New additions to Yahoo Mail, Messenger, and search results are designed to give people social-networking outlets within the Yahoo network.

Tom Krazit Former Staff writer, CNET News
Tom Krazit writes about the ever-expanding world of Google, as the most prominent company on the Internet defends its search juggernaut while expanding into nearly anything it thinks possible. He has previously written about Apple, the traditional PC industry, and chip companies. E-mail Tom.
Tom Krazit
3 min read
Yahoo Messenger, along with several other core products, are looking more and more social every day. Yahoo

SUNNYVALE, Calif.--Yahoo increased the social graces of its core products Monday, with a nod to its new home page and a declaration that it's not done with search just yet.

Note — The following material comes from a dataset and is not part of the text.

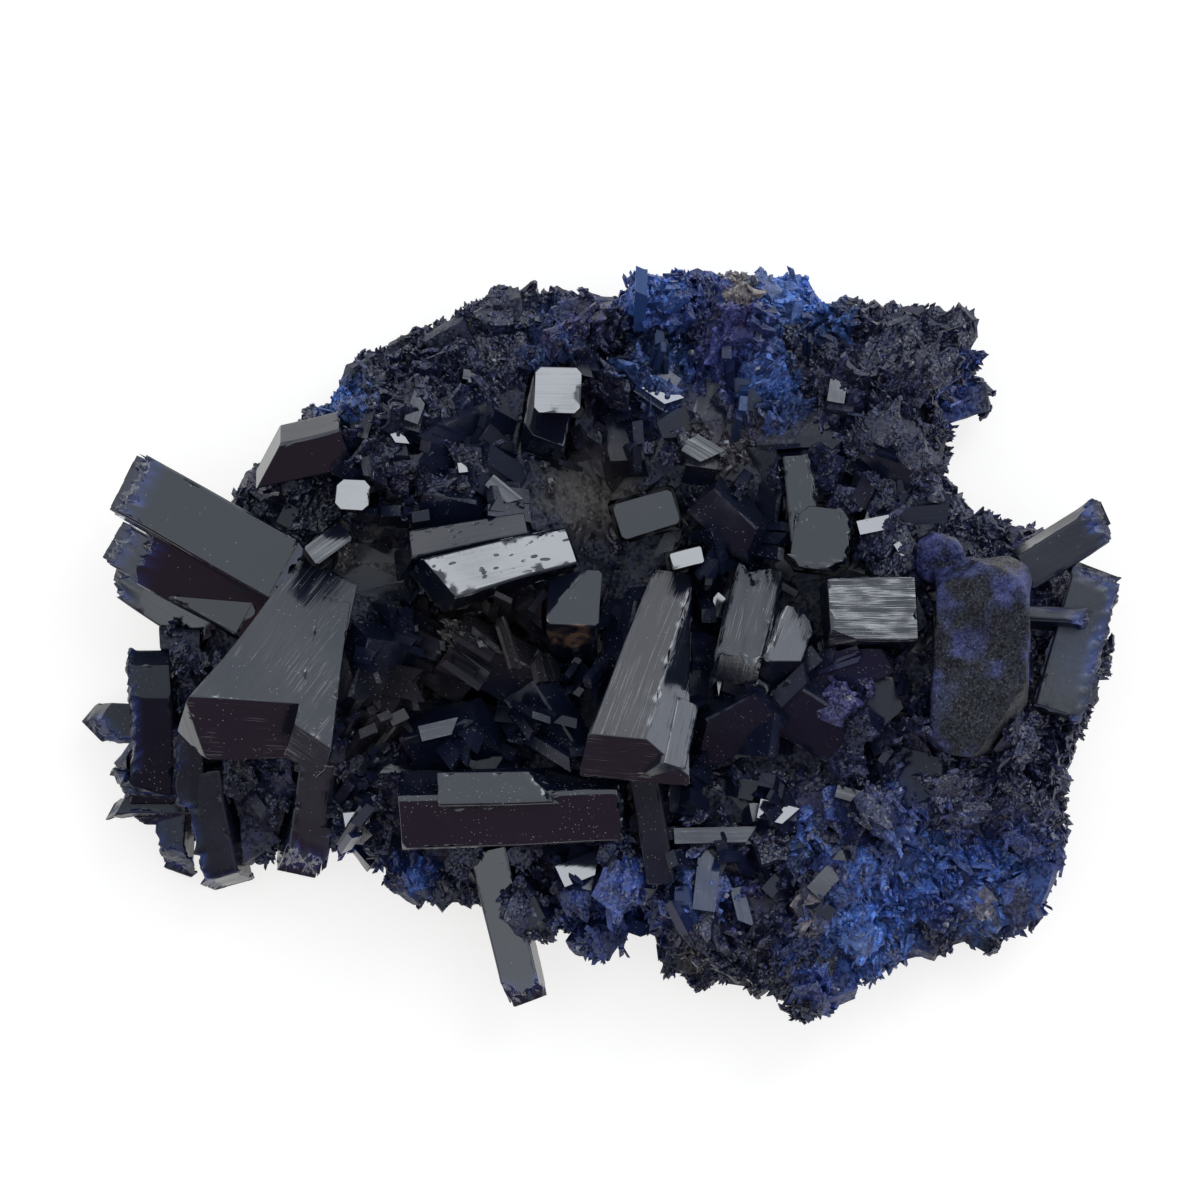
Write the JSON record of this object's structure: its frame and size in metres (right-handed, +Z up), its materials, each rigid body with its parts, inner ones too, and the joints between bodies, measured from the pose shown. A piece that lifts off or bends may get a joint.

Popular Yahoo products such as Mail and Messenger will soon grow more social, allowing users to update their status, share photos with friends, and initiate video calls. In addition, Yahoo Search is about to get a new results page that can connect searchers directly to the Web content they seek without leaving the results page.

"Our user base grows when things are simpler and more delightful," said Elisa Steele, executive vice president and chief marketing officer at Yahoo. The idea is twofold: to attract more people who are not already familiar with Yahoo's content and to entice those who already use products like Yahoo Mail to spend more time on the site. Either way, that's more eyeballs for advertisers.

To that effect, Yahoo hopes to tap into the popularity of social networking by redesigning Yahoo Mail--the leading e-mail service in the world--to feature status updates, links to social content like photo albums, and additional applications such as Evite. The new home page allows Yahoo members to update their status and broadcast that within the Yahoo network, and that box will also be added to the Mail and Messenger experiences.

At the moment, however, those obsessed with social networking are likely already hooked up with the likes of Facebook and Twitter. The status updates that are available through the top of the Yahoo home page and Mail page will only broadcast to those who you've connected with via Yahoo profiles, but at some point Yahoo wants to link that status update box to outside services to allow you to update your status once and broadcast it to multiple networks, said Tapan Bhat, senior vice president of integrated consumer experiences.

Still, there's still an awful lot of people who haven't taken the Twitter plunge, said Bryan Lamkin, senior vice president of applications products. Yahoo wants to have it both ways: to provide a social outlet for Yahoo users who haven't signed up for things like Twitter and to give those Yahoo users already hooked into other social networks a chance to run everything through Yahoo.

And although Yahoo plans to offload its search business to Microsoft at some point over the next several years, it demonstrated a new search results page that can display search results from specific sites that are related to the query. For example, searches for queries such as "how to make sushi" return Wikipedia and eHow links on the left hand side of the page, and searches for people link to results gathered from Facebook or Twitter.

"Searching for people has been Google's domain. We're going to take that away from them," said Larry Cornett, vice president of search products and design.

Many people forget that although Microsoft is set to take over on the back end, Yahoo will retain control of how Bing-powered results are presented on Yahoo pages, said Prabhakar Raghavan, senior vice president of Yahoo Labs and search strategy. That means the company will continue to tweak the front-end experience, and from that standpoint could really be considered a competitor of Bing.

"We are not a version of Bing...What we do with (search results), how we paint it, that's entirely up to us," Raghavan said.

Corrected at 2:45 p.m. PDT with the correct spelling of search executive Larry Cornett's name.